## Begin

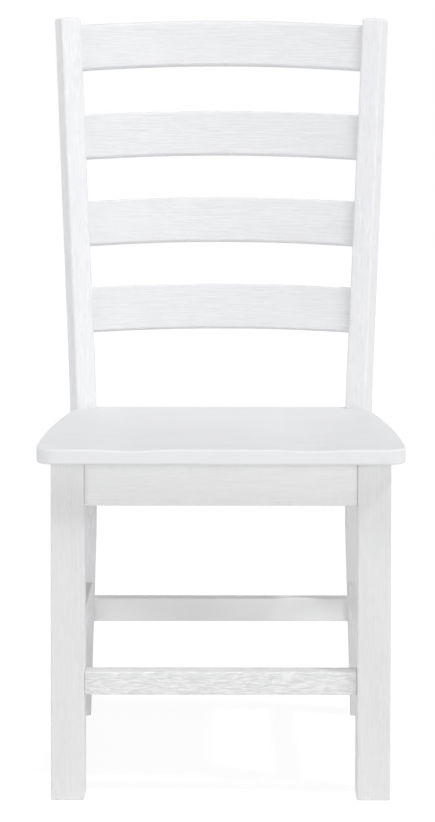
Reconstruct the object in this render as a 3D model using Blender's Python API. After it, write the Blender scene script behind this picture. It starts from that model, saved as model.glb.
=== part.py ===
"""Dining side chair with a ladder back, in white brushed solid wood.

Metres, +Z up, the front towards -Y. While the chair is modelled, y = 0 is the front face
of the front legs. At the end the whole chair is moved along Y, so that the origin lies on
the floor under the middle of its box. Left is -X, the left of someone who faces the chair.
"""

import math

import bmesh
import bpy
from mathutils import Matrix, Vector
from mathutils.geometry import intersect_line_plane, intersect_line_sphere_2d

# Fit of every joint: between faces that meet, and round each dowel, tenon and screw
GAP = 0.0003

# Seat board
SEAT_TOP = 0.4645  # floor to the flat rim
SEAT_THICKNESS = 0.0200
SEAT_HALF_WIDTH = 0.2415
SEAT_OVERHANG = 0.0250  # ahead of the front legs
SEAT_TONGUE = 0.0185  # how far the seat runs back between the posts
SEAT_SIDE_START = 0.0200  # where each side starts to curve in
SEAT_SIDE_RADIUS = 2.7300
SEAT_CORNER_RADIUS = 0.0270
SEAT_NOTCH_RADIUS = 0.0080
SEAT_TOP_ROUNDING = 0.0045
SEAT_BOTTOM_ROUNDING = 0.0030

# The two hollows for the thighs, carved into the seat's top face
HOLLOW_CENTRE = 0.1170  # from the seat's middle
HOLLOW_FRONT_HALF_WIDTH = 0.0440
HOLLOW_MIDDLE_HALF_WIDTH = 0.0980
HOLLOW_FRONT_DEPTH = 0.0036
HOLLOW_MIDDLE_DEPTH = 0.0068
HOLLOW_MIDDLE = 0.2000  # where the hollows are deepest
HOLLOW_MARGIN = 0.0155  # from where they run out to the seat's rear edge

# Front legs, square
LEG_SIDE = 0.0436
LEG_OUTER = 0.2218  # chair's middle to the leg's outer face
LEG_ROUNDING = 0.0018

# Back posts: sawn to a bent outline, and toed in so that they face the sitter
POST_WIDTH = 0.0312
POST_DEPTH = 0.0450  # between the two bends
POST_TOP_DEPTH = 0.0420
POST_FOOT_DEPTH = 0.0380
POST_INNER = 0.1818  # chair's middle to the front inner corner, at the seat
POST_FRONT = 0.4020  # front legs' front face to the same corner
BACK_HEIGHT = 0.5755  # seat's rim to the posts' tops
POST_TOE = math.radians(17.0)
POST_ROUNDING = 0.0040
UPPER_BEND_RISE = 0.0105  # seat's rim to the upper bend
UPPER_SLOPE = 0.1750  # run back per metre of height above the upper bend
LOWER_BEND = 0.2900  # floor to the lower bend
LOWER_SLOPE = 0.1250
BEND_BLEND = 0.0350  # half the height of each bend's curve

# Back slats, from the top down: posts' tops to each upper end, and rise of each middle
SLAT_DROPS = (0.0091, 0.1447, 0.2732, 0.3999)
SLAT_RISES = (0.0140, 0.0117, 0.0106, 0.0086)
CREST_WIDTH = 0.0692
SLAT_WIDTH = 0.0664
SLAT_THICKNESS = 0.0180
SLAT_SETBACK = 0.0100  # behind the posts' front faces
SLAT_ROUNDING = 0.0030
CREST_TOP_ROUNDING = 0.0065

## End

[PROBLEM DESCRIPTION] Extract each line of the material exactly as it stands.

[TASK SOLUTION]
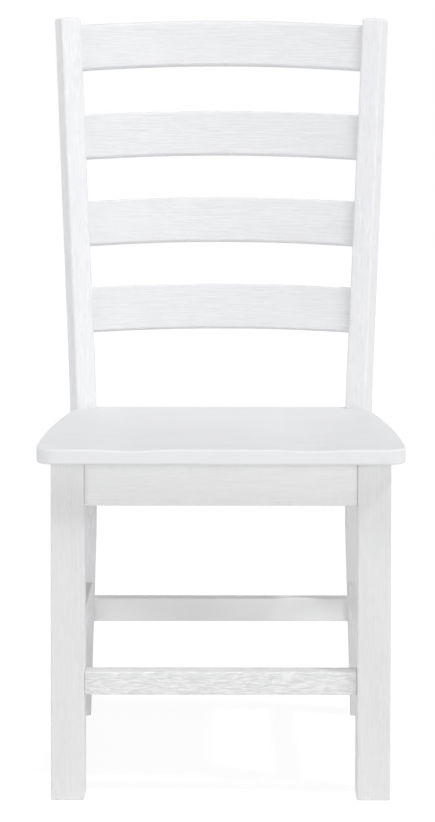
Reconstruct the object in this render as a 3D model using Blender's Python API. After it, write the Blender scene script behind this picture. It starts from that model, saved as model.glb.
=== part.py ===
"""Dining side chair with a ladder back, in white brushed solid wood.

Metres, +Z up, the front towards -Y. While the chair is modelled, y = 0 is the front face
of the front legs. At the end the whole chair is moved along Y, so that the origin lies on
the floor under the middle of its box. Left is -X, the left of someone who faces the chair.
"""

import math

import bmesh
import bpy
from mathutils import Matrix, Vector
from mathutils.geometry import intersect_line_plane, intersect_line_sphere_2d

# Fit of every joint: between faces that meet, and round each dowel, tenon and screw
GAP = 0.0003

# Seat board
SEAT_TOP = 0.4645  # floor to the flat rim
SEAT_THICKNESS = 0.0200
SEAT_HALF_WIDTH = 0.2415
SEAT_OVERHANG = 0.0250  # ahead of the front legs
SEAT_TONGUE = 0.0185  # how far the seat runs back between the posts
SEAT_SIDE_START = 0.0200  # where each side starts to curve in
SEAT_SIDE_RADIUS = 2.7300
SEAT_CORNER_RADIUS = 0.0270
SEAT_NOTCH_RADIUS = 0.0080
SEAT_TOP_ROUNDING = 0.0045
SEAT_BOTTOM_ROUNDING = 0.0030

# The two hollows for the thighs, carved into the seat's top face
HOLLOW_CENTRE = 0.1170  # from the seat's middle
HOLLOW_FRONT_HALF_WIDTH = 0.0440
HOLLOW_MIDDLE_HALF_WIDTH = 0.0980
HOLLOW_FRONT_DEPTH = 0.0036
HOLLOW_MIDDLE_DEPTH = 0.0068
HOLLOW_MIDDLE = 0.2000  # where the hollows are deepest
HOLLOW_MARGIN = 0.0155  # from where they run out to the seat's rear edge

# Front legs, square
LEG_SIDE = 0.0436
LEG_OUTER = 0.2218  # chair's middle to the leg's outer face
LEG_ROUNDING = 0.0018

# Back posts: sawn to a bent outline, and toed in so that they face the sitter
POST_WIDTH = 0.0312
POST_DEPTH = 0.0450  # between the two bends
POST_TOP_DEPTH = 0.0420
POST_FOOT_DEPTH = 0.0380
POST_INNER = 0.1818  # chair's middle to the front inner corner, at the seat
POST_FRONT = 0.4020  # front legs' front face to the same corner
BACK_HEIGHT = 0.5755  # seat's rim to the posts' tops
POST_TOE = math.radians(17.0)
POST_ROUNDING = 0.0040
UPPER_BEND_RISE = 0.0105  # seat's rim to the upper bend
UPPER_SLOPE = 0.1750  # run back per metre of height above the upper bend
LOWER_BEND = 0.2900  # floor to the lower bend
LOWER_SLOPE = 0.1250
BEND_BLEND = 0.0350  # half the height of each bend's curve

# Back slats, from the top down: posts' tops to each upper end, and rise of each middle
SLAT_DROPS = (0.0091, 0.1447, 0.2732, 0.3999)
SLAT_RISES = (0.0140, 0.0117, 0.0106, 0.0086)
CREST_WIDTH = 0.0692
SLAT_WIDTH = 0.0664
SLAT_THICKNESS = 0.0180
SLAT_SETBACK = 0.0100  # behind the posts' front faces
SLAT_ROUNDING = 0.0030
CREST_TOP_ROUNDING = 0.0065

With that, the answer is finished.